▽

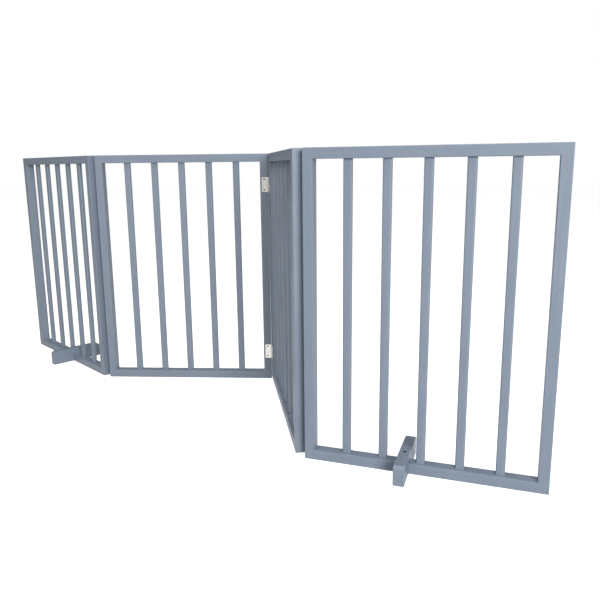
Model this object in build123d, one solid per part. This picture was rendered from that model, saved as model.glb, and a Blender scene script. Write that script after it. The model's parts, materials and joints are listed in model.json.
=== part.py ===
from build123d import *
import os

# Four-panel folding pet gate that stands on its own in a zigzag.
# Every size is in millimetres and every angle in degrees.
# A panel's own frame has its origin at the front bottom left corner of the panel:
# +X runs along the panel, +Y through it from front to back, and +Z up.

# Panel
panel_count = 4
panel_width = 457.2
panel_height = 609.6
frame_depth = 25.0
stile_width = 20.0
rail_height = 20.5
frame_edge_radius = 1.5
tenon_length = 12.0
tenon_height = 12.0
tenon_thickness = 10.0

# Bars between the rails, spread evenly over the opening
bar_count = 5
bar_width = 16.7
bar_thickness = 10.0
bar_edge_radius = 3.0
bar_socket_depth = 8.0

# Fold of the zigzag: the turn of each panel from the line of the panel to its left,
# or, for panel 1, from the line of the panel to its right
panel_gap = 1.0
fold_1_to_2 = -42.6
fold_2_to_3 = -78.1
fold_3_to_4 = 62.3

# Butt hinges, screwed to the face of the stiles, two at each fold
hinge_length = 38.0
hinge_inset = 79.0
leaf_width = 16.0
leaf_thickness = 1.0
leaf_corner_radius = 2.0
knuckle_radius = 2.0
middle_knuckle_length = 22.0
knuckle_clearance = 0.3
leaf_to_knuckle_clearance = 0.4
pin_radius = 1.0
pin_clearance = 0.05
pin_head_radius = 1.6
pin_head_height = 0.8

# Countersunk screws of the hinges
hinge_screw_radius = 1.4
hinge_screw_length = 13.0
hinge_screw_offset = 9.5
hinge_screw_spacing = 27.0

# Feet, each notched over a bottom rail and held by one screw from above
foot_length = 144.0
foot_width = 21.0
foot_height = 39.0
foot_end_radius = 9.0
foot_edge_radius = 1.5
foot_notch_clearance = 0.3
foot_1_bar_clearance = 1.15
foot_1_set_back = 0.0
foot_4_bar_clearance = 11.65
foot_4_set_back = 6.5
foot_counterbore_radius = 3.8
foot_counterbore_depth = 12.0

# Screws of the feet
foot_screw_radius = 2.2
foot_screw_head_radius = 3.5
foot_screw_head_height = 2.6
foot_screw_bite = 14.0
foot_screw_clearance = 0.2

# Cross recess of a screw, as shares of the radius of its head
recess_length_share = 1.2
recess_width_share = 0.28
recess_depth_share = 0.3

# Sizes that follow from the ones above
opening_width = panel_width - 2 * stile_width
opening_height = panel_height - 2 * rail_height
bar_gap = (opening_width - bar_count * bar_width) / (bar_count + 1)
hinge_heights = {"lower": hinge_inset, "upper": panel_height - hinge_inset}
pin_standoff = knuckle_radius
hinge_screw_head_radius = hinge_screw_radius + leaf_thickness
corner = (Align.MIN, Align.MIN, Align.MIN)


def frame_ring():
    """The frame of a panel in one piece, its edges eased except in the opening's corners."""
    ring = Box(panel_width, frame_depth, panel_height, align=corner)
    ring -= Pos(panel_width / 2, frame_depth / 2, panel_height / 2) * Box(
        opening_width, 2 * frame_depth, opening_height)
    through_edges = ring.edges().filter_by(Axis.Y)
    opening_corners = [edge for edge in through_edges if 0 < edge.center().X < panel_width]
    eased = [edge for edge in ring.edges() if edge not in opening_corners]
    return fillet(eased, frame_edge_radius)


def stile_blanks():
    """The two uprights of the frame, full height, without mortises and screw holes."""
    ring = frame_ring()
    strip = Box(stile_width, frame_depth, panel_height, align=corner)
    return {"left": ring & strip, "right": ring & Pos(panel_width - stile_width, 0, 0) * strip}


def rail_blanks():
    """The two rails of the frame between the stiles, with their tenons, without sockets."""
    ring = frame_ring()
    rails = {}
    for level, z in {"bottom": 0, "top": panel_height - rail_height}.items():
        body = ring & Pos(stile_width, 0, z) * Box(
            opening_width, frame_depth, rail_height, align=corner)
        tenons = Pos(panel_width / 2, frame_depth / 2, z + rail_height / 2) * Box(
            opening_width + 2 * tenon_length, tenon_thickness, tenon_height)
        rails[level] = body + tenons
    return rails


def bar_left(index):
    """Where the left side of a bar is, measured from the left side of its panel."""
    return stile_width + bar_gap + index * (bar_width + bar_gap)


def bar(index):
    """One upright bar, with the ends that go into the rails' sockets."""
    y = (frame_depth - bar_thickness) / 2
    z = rail_height - bar_socket_depth
    length = opening_height + 2 * bar_socket_depth
    block = Box(bar_width, bar_thickness, length, align=corner)
    return Pos(bar_left(index), y, z) * fillet(block.edges().filter_by(Axis.Z), bar_edge_radius)


def cross_recess(head_radius):
    """The cutter for a cross recess in a screw head whose top is at z = 0."""
    length = recess_length_share * head_radius
    width = recess_width_share * head_radius
    depth = 2 * recess_depth_share * head_radius
    return Box(length, width, depth) + Box(width, length, depth)


def hinge_screw_body():
    """A countersunk screw without its recess, head at the top with its face at z = 0."""
    tip = 2 * hinge_screw_radius
    shank = hinge_screw_length - leaf_thickness - tip
    top = (Align.CENTER, Align.CENTER, Align.MAX)
    screw = Cone(hinge_screw_radius, hinge_screw_head_radius, leaf_thickness, align=top)
    screw += Pos(0, 0, -leaf_thickness) * Cylinder(hinge_screw_radius, shank, align=top)
    screw += Pos(0, 0, -leaf_thickness - shank) * Cone(0, hinge_screw_radius, tip, align=top)
    return screw


# A hinge's own frame has the pin's axis as its Z axis, with the hinge's middle at z = 0.
# The face of the wood lies in the plane y = pin_standoff, and a leaf runs out along +X.

def leaf_screw_places():
    """Where the two screws of a leaf go, pointing along +Y into the wood."""
    face = pin_standoff - leaf_thickness
    return [Pos(hinge_screw_offset, face, side * hinge_screw_spacing / 2) * Rot(90, 0, 0)
            for side in (-1, 1)]


def knuckle_spans(at_ends):
    """The stretches of Z that a leaf's own knuckles take, and those that it leaves free."""
    end = hinge_length / 2
    middle = middle_knuckle_length / 2
    if at_ends:
        return [(-end, -middle), (middle, end)], [(-middle, middle)]
    middle -= knuckle_clearance
    return [(-middle, middle)], [(-end, -middle), (middle, end)]


def hinge_leaf(at_ends):
    """A leaf with its knuckles at the two ends of the hinge or in the middle."""
    plate = Pos(leaf_width / 2, pin_standoff - leaf_thickness / 2, 0) * Box(
        leaf_width, leaf_thickness, hinge_length)
    outer_corners = plate.edges().filter_by(Axis.Y).group_by(Axis.X)[-1]
    leaf = fillet(outer_corners, leaf_corner_radius)
    reach = knuckle_radius + leaf_to_knuckle_clearance
    own_spans, free_spans = knuckle_spans(at_ends)
    for low, high in free_spans:
        leaf -= Pos(0, 0, (low + high) / 2) * Box(2 * reach, 2 * reach, high - low)
    for low, high in own_spans:
        leaf += Pos(0, 0, (low + high) / 2) * Cylinder(knuckle_radius, high - low)
    leaf -= Cylinder(pin_radius + pin_clearance, 2 * hinge_length)
    for place in leaf_screw_places():
        leaf -= place * hinge_screw_body()
    return leaf


def hinge_pin():
    """The pin, headed over at both ends so that it stays in its knuckles."""
    pin = Cylinder(pin_radius, hinge_length)
    for side in (-1, 1):
        z = side * (hinge_length + pin_head_height) / 2
        pin += Pos(0, 0, z) * Cylinder(pin_head_radius, pin_head_height)
    return pin


def fold_pin_xy(panel_is_left, on_front):
    """Where a fold's pin axis lies in the frame of the panel on its left or its right."""
    x = panel_width + panel_gap / 2 if panel_is_left else -panel_gap / 2
    y = -pin_standoff if on_front else frame_depth + pin_standoff
    return x, y


def leaf_turn(panel_is_left, on_front):
    """The turn that lays a leaf on a panel's stile, on the front face or the back."""
    if panel_is_left:
        return Rot(0, 180, 0) if on_front else Rot(0, 0, 180)
    return Rot(0, 0, 0) if on_front else Rot(180, 0, 0)


def foot_block(x_middle, set_back):
    """A foot in its panel's frame, rounded and notched, without its screw hole."""
    block = Box(foot_width, foot_length, foot_height,
                align=(Align.CENTER, Align.CENTER, Align.MIN))
    top_ends = block.edges().filter_by(Axis.X).group_by(Axis.Z)[-1]
    block = fillet(top_ends, foot_end_radius)
    block = fillet(block.edges(), foot_edge_radius)
    notch = Box(2 * foot_width, frame_depth + 2 * foot_notch_clearance, 2 * rail_height)
    return Pos(x_middle, frame_depth / 2, 0) * (Pos(0, set_back, 0) * block - notch)


def foot_screw_place(x_middle):
    """Where the underside of a foot screw's head seats, at the foot of the counterbore."""
    return Pos(x_middle, frame_depth / 2, foot_height - foot_counterbore_depth)


def foot_screw():
    """A cylinder head screw, the underside of its head at z = 0, pointing down."""
    length = foot_height - foot_counterbore_depth - rail_height + foot_screw_bite
    head = Cylinder(foot_screw_head_radius, foot_screw_head_height,
                    align=(Align.CENTER, Align.CENTER, Align.MIN))
    head = fillet(head.edges().group_by(Axis.Z)[-1], foot_screw_head_height / 5)
    head -= Pos(0, 0, foot_screw_head_height) * cross_recess(foot_screw_head_radius)
    return head + Cylinder(foot_screw_radius, length, align=(Align.CENTER, Align.CENTER, Align.MAX))


def foot_screw_hole():
    """The cutter for a foot's counterbore and clearance hole, seat at z = 0."""
    bore = Cylinder(foot_counterbore_radius, 2 * foot_counterbore_depth,
                    align=(Align.CENTER, Align.CENTER, Align.MIN))
    return bore + Cylinder(foot_screw_radius + foot_screw_clearance, 2 * foot_height)


# The folds, each with the panels on its left and right and the face that its hinges are on
folds = [
    {"left": 1, "right": 2, "on_front": False},
    {"left": 2, "right": 3, "on_front": True},
    {"left": 3, "right": 4, "on_front": False},
]

# Foot 1 stands to the right of its panel's middle bar, and foot 4 to the left of its own
middle_bar_left = bar_left(bar_count // 2)
foot_middles = {
    1: middle_bar_left + bar_width + foot_1_bar_clearance + foot_width / 2,
    4: middle_bar_left - foot_4_bar_clearance - foot_width / 2,
}
foot_set_backs = {1: foot_1_set_back, 4: foot_4_set_back}


def panel_pieces(number):
    """The nodes of one panel in its own frame, as a dictionary of name to solid."""
    name = f"panel_{number}_"
    bars = [bar(index) for index in range(bar_count)]
    rails = rail_blanks()
    stiles = stile_blanks()
    for rail in rails.values():
        for side in stiles:
            stiles[side] -= rail
    for level in rails:
        for piece in bars:
            rails[level] -= piece

    pieces = {}
    screws = []
    for fold in folds:
        if number not in (fold["left"], fold["right"]):
            continue
        is_left = number == fold["left"]
        x, y = fold_pin_xy(is_left, fold["on_front"])
        stile = "right" if is_left else "left"
        for level, z in hinge_heights.items():
            place = Pos(x, y, z) * leaf_turn(is_left, fold["on_front"])
            fold_name = f"fold_{fold['left']}_{fold['right']}_{level}_leaf_"
            pieces[fold_name + ("left" if is_left else "right")] = place * hinge_leaf(is_left)
            for screw_place in leaf_screw_places():
                body = place * screw_place * hinge_screw_body()
                stiles[stile] -= body
                screws.append(body - place * screw_place * cross_recess(hinge_screw_head_radius))
        if is_left:
            pins = [Pos(x, y, z) * hinge_pin() for z in hinge_heights.values()]
            pieces[f"fold_{fold['left']}_{fold['right']}_pins"] = Compound(children=pins)
    pieces[name + "hinge_screws"] = Compound(children=screws)

    if number in foot_middles:
        middle = foot_middles[number]
        screw = foot_screw_place(middle) * foot_screw()
        rails["bottom"] -= screw
        foot = foot_block(middle, foot_set_backs[number])
        pieces[name + "foot"] = foot - foot_screw_place(middle) * foot_screw_hole()
        pieces[name + "foot_screw"] = screw

    for side, piece in stiles.items():
        pieces[f"{name}{side}_stile"] = piece
    for level, piece in rails.items():
        pieces[f"{name}{level}_rail"] = piece
    for index, piece in enumerate(bars):
        pieces[f"{name}bar_{index + 1}"] = piece
    return pieces


def beside(place, from_left, on_front, turn):
    """The place of the next panel across a fold, turned about the fold's pin."""
    here = fold_pin_xy(from_left, on_front)
    there = fold_pin_xy(not from_left, on_front)
    return place * Pos(*here, 0) * Rot(0, 0, turn) * Pos(-there[0], -there[1], 0)


# Panel 2 lies along the X axis, and the others turn away from it at the folds
panel_places = {2: Pos(0, 0, 0)}
panel_places[1] = beside(panel_places[2], False, False, fold_1_to_2)
panel_places[3] = beside(panel_places[2], True, True, fold_2_to_3)
panel_places[4] = beside(panel_places[3], True, False, fold_3_to_4)

nodes = {}
for number in range(1, panel_count + 1):
    for node, piece in panel_pieces(number).items():
        nodes[node] = panel_places[number] * piece

# The origin is the middle of the gate's footprint, on the floor
boxes = [piece.bounding_box() for piece in nodes.values()]
middle_x = (min(box.min.X for box in boxes) + max(box.max.X for box in boxes)) / 2
middle_y = (min(box.min.Y for box in boxes) + max(box.max.Y for box in boxes)) / 2
to_origin = Pos(-middle_x, -middle_y, 0)

os.makedirs("parts", exist_ok=True)
for node, piece in nodes.items():
    export_step(to_origin * piece, f"parts/{node}.step")
print(len(nodes), "nodes; panel 2's corner is at", round(-middle_x, 3), round(-middle_y, 3))
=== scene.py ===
import json
from math import radians

import bmesh
import bpy
from bpy.props import FloatProperty, FloatVectorProperty, IntProperty, PointerProperty
from mathutils import Matrix, Vector

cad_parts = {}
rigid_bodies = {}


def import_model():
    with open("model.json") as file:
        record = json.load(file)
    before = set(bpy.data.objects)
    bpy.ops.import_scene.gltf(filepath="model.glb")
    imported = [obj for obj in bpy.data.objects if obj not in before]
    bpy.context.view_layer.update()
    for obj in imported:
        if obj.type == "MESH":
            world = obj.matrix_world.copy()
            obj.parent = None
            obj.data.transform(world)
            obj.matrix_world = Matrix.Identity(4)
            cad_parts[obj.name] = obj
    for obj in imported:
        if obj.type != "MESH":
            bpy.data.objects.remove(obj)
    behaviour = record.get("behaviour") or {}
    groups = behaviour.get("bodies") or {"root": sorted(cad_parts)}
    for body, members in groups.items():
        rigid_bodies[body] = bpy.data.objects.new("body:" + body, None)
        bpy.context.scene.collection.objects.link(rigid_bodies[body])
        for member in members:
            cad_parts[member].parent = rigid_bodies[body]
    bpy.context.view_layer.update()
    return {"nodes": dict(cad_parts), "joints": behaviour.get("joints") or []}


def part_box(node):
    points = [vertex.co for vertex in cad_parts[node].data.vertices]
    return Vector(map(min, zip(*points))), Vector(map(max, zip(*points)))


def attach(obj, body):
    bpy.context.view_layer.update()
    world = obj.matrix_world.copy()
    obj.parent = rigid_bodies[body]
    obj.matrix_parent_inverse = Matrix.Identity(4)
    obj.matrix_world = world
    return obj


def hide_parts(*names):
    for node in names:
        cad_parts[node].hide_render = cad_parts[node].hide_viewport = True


bl_info = {
    "name": "Folding Pet Gate",
    "version": (1, 0, 0),
    "blender": (4, 5, 0),
    "location": "View3D > Sidebar > Pet Gate",
    "description": "Painted panels, feet and butt hinges of a four-panel gate, on its packed frame",
    "category": "Add Mesh",
}

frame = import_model()
joints = {joint["name"]: joint for joint in frame["joints"]}

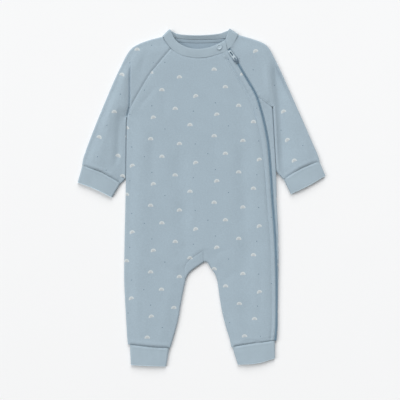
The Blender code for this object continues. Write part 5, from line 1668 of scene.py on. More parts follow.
def copies(name: str, one: Object, frames: Sequence[Matrix]) -> Mesh:
    """Repeats one small object in many places in a single mesh, and removes the first.

    Args:
        name: of the mesh.
        one: the object to repeat.
        frames: the place of each copy.

    Returns:
        The mesh.
    """
    mesh = one.data
    points = np.array([v.co for v in mesh.vertices])
    faces = [list(p.vertices) for p in mesh.polygons]
    count = len(points)
    turns = np.array([[list(r) for r in frame] for frame in frames])
    world = np.einsum("nij,vj->nvi", turns[:, :3, :3], points) + turns[:, None, :3, 3]
    made = bpy.data.meshes.new(name)
    everything = [[n * count + k for k in face] for n in range(len(frames)) for face in faces]
    made.from_pydata(world.reshape(-1, 3).tolist(), [], everything)
    made.shade_smooth()
    bpy.data.objects.remove(one)
    return made


def frames_along(line: Points, pitch: float, lean_deg: float = 0.0) -> list[Matrix]:
    """Stands a frame at each step of a line in space: x along it, z away from the floor.

    Args:
        line: points in millimetres.
        pitch: from one frame to the next.
        lean_deg: how far each one is turned from the line, about its own z.

    Returns:
        The frames, in metres.
    """
    total = lengths(line)[-1]
    count = max(int(total / pitch), 1)
    spots = along(line, (np.arange(count) + 0.5) / count)
    ahead = along(line, np.minimum((np.arange(count) + 0.5) / count + 0.3 * pitch / total, 1.0))
    frames = []
    for spot, front in zip(spots, ahead):
        x = Vector(front - spot).normalized()
        y = Vector((0.0, 0.0, 1.0)).cross(x).normalized()
        z = x.cross(y)
        turned_to = Matrix((x, y, z)).transposed().to_4x4()
        where = shifted(*(spot - (0.0, MIDDLE_Y, 0.0)))
        frames.append(where @ turned_to @ Matrix.Rotation(math.radians(lean_deg), 4, "Z"))
    return frames


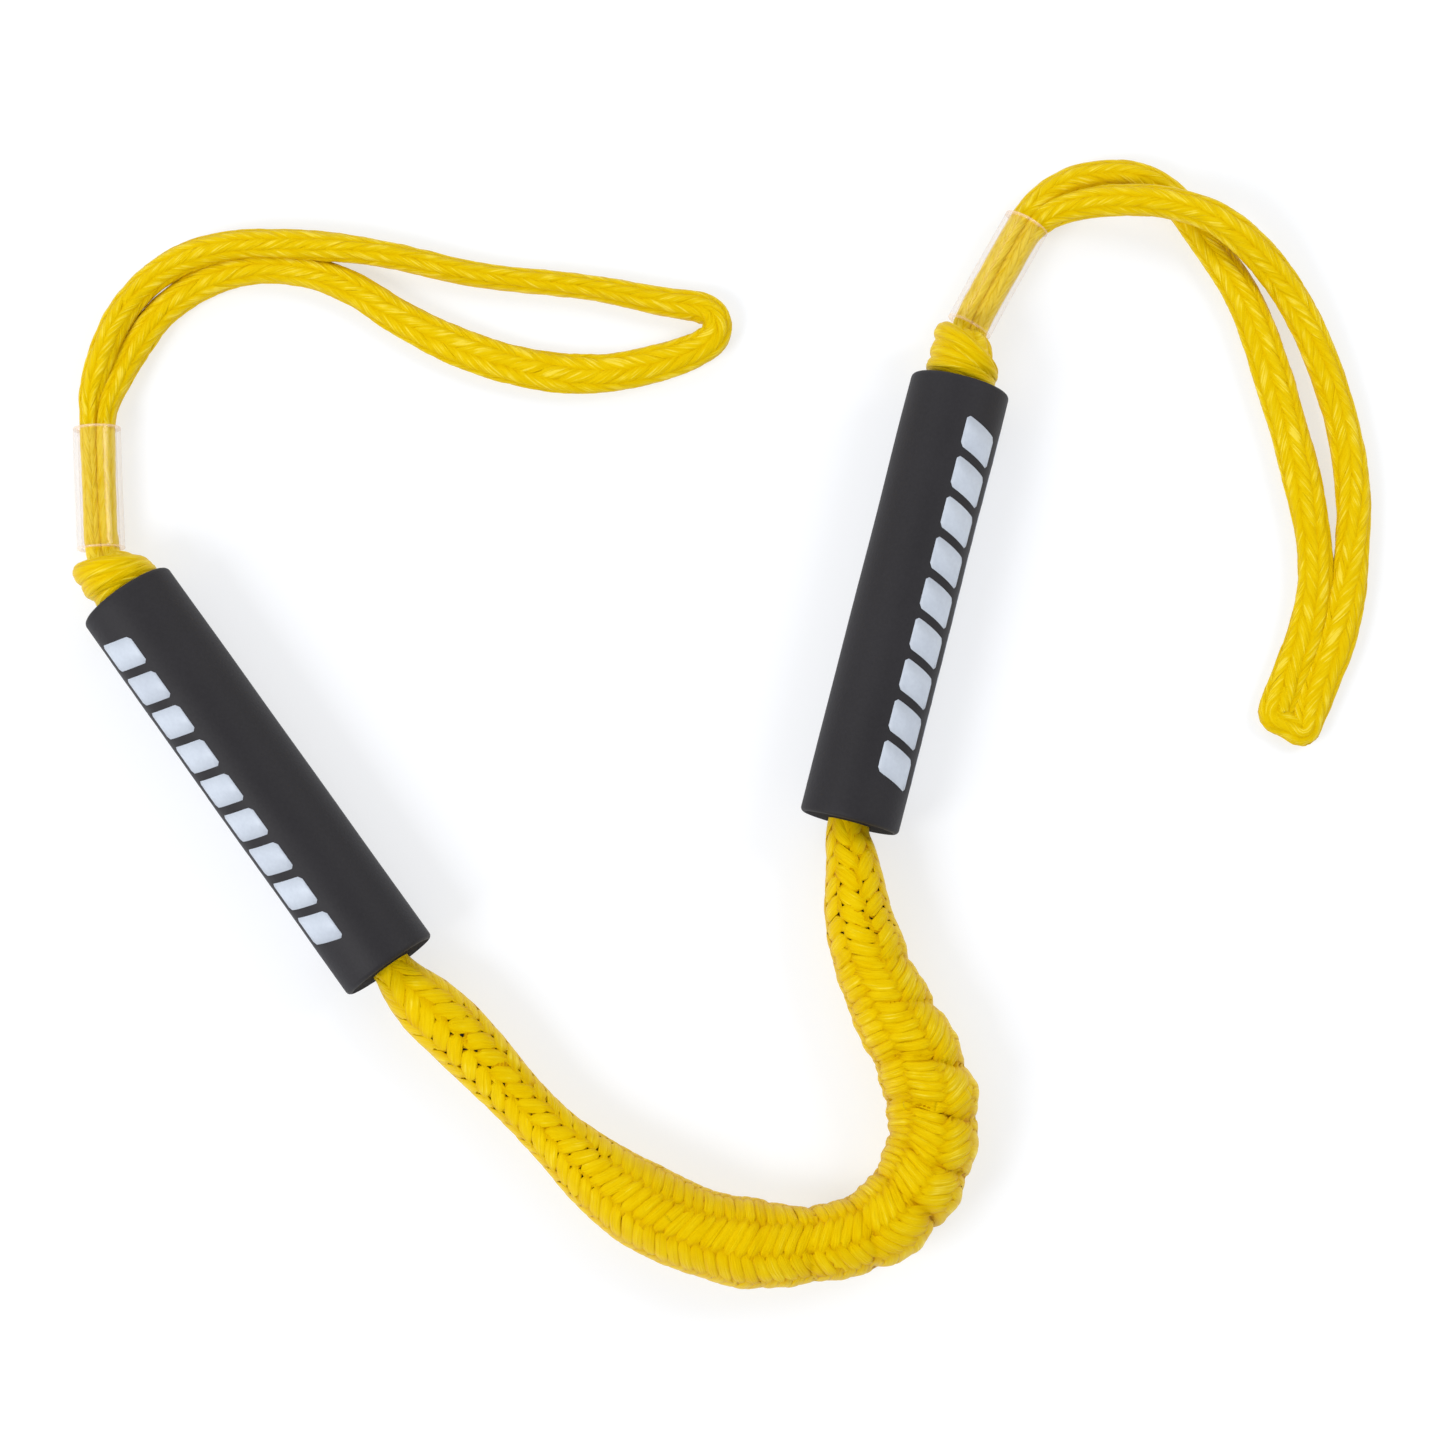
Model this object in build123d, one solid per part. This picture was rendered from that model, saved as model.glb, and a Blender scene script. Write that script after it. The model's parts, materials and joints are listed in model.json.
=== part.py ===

△

▶ [OBJECTIVE]: Only the lines from the one containing "True, False, fold_3_to_4)" through the one containing "obj.parent = None" are to be reproduced, exactly as they appear.

▶ [ANSWER]:
panel_places[4] = beside(panel_places[3], True, False, fold_3_to_4)

nodes = {}
for number in range(1, panel_count + 1):
    for node, piece in panel_pieces(number).items():
        nodes[node] = panel_places[number] * piece

# The origin is the middle of the gate's footprint, on the floor
boxes = [piece.bounding_box() for piece in nodes.values()]
middle_x = (min(box.min.X for box in boxes) + max(box.max.X for box in boxes)) / 2
middle_y = (min(box.min.Y for box in boxes) + max(box.max.Y for box in boxes)) / 2
to_origin = Pos(-middle_x, -middle_y, 0)

os.makedirs("parts", exist_ok=True)
for node, piece in nodes.items():
    export_step(to_origin * piece, f"parts/{node}.step")
print(len(nodes), "nodes; panel 2's corner is at", round(-middle_x, 3), round(-middle_y, 3))
=== scene.py ===
import json
from math import radians

import bmesh
import bpy
from bpy.props import FloatProperty, FloatVectorProperty, IntProperty, PointerProperty
from mathutils import Matrix, Vector

cad_parts = {}
rigid_bodies = {}


def import_model():
    with open("model.json") as file:
        record = json.load(file)
    before = set(bpy.data.objects)
    bpy.ops.import_scene.gltf(filepath="model.glb")
    imported = [obj for obj in bpy.data.objects if obj not in before]
    bpy.context.view_layer.update()
    for obj in imported:
        if obj.type == "MESH":
            world = obj.matrix_world.copy()
            obj.parent = None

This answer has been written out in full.